Updated: 2026-05-21T19:37:39+00:00

A backup finishes “successfully” at 2:00 a.m., but the database dump file is zero bytes. By morning, the restore test fails and nobody knows when the problem started. That is the failure mode cronjob monitoring exists to catch.

In practice, cronjob monitoring is less about counting scheduled runs and more about proving useful work happened. You need to know the task started, completed, produced expected output, and did so within an acceptable window. This guide shows how to design that system without drowning in false alerts.

We will cover the signals worth tracking, how to choose thresholds, and how to separate real failure from schedule drift. You will also get a practical implementation checklist, configuration guidance, and the trade-offs teams usually miss.

What Is cron job monitoring

cron job monitoring is the practice of verifying that scheduled jobs run on time, finish correctly, and produce the expected result.

A simple example is a nightly export job that writes CSV files to object storage. A basic check only confirms the cron entry fired. Better monitoring also checks the file exists, the file size is sane, and the export completed within the normal window.

That is different from general server monitoring, which watches CPU, memory, disk, or network health. It is also different from log scraping alone, because logs can show a job started while hiding a partial write or failed downstream call.

For authoritative background on the mechanisms behind these checks, see cron scheduling on Wikipedia, HTTP requests in MDN Web Docs, and RFC 9110 for HTTP semantics. Those references matter when your job sends heartbeats or remote pings.

In practice, cronjob monitoring should answer four questions:

  • Did the job start?
  • Did it finish?
  • Did it do the expected work?
  • Did it do so on time?

How Cron Job Monitoring Works

Good cronjob monitoring usually combines multiple signals. A single signal can lie; two or three signals together are much harder to fake.

  1. The scheduler triggers the job.
    Cron, systemd timers, Kubernetes CronJobs, or an external scheduler starts the process.
    If this step fails silently, you never get execution at all.

  2. The job emits a start signal.
    This can be a log entry, a heartbeat, or a status ping.
    Without it, you cannot tell the difference between “never started” and “started, then hung.”

  3. The job performs its real work.
    It writes files, updates rows, sends data, rotates backups, or runs a report.
    If you skip validation here, you may alert on a job that technically ran but produced bad output.

  4. The job emits a completion signal.
    Completion should include status, duration, and a unique run identifier if possible.
    Without that, overlapping executions become hard to detect.

  5. The monitoring layer checks the expected window.
    It compares actual timing against schedule, grace period, and historical duration.
    If you skip window logic, minor delays create noisy false positives.

  6. Alerts route to the right people.
    A failed backup needs a different path from a missed report.
    If routing is vague, the right team sees the alert too late.
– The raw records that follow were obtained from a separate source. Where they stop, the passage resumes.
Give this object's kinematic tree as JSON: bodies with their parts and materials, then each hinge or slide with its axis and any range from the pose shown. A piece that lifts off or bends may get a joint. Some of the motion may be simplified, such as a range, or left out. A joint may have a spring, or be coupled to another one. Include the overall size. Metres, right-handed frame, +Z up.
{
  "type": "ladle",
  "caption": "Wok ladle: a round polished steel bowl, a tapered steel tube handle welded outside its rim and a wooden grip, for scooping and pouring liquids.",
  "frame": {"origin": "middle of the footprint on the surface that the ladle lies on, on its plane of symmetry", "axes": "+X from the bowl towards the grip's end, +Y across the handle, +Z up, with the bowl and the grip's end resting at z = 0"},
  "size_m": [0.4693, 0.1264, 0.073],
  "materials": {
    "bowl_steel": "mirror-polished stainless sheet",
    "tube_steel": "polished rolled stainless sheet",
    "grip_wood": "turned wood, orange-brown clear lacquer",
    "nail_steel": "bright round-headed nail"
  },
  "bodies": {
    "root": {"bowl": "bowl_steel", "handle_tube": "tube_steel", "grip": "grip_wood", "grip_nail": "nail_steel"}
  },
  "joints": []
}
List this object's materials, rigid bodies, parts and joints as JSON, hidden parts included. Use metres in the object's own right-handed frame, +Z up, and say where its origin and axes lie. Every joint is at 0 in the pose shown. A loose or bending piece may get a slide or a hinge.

A realistic example: a payroll export runs every weekday at 01:15. The job writes a marker file only after the upload succeeds, then sends a heartbeat to the monitor. If either the file or the heartbeat is missing by 01:45, the system alerts. That setup catches both a crashed process and a job that exited cleanly but failed downstream.

Features That Matter Most

The strongest cronjob monitoring systems are not the loudest. They are the ones that give you enough evidence to trust the alert.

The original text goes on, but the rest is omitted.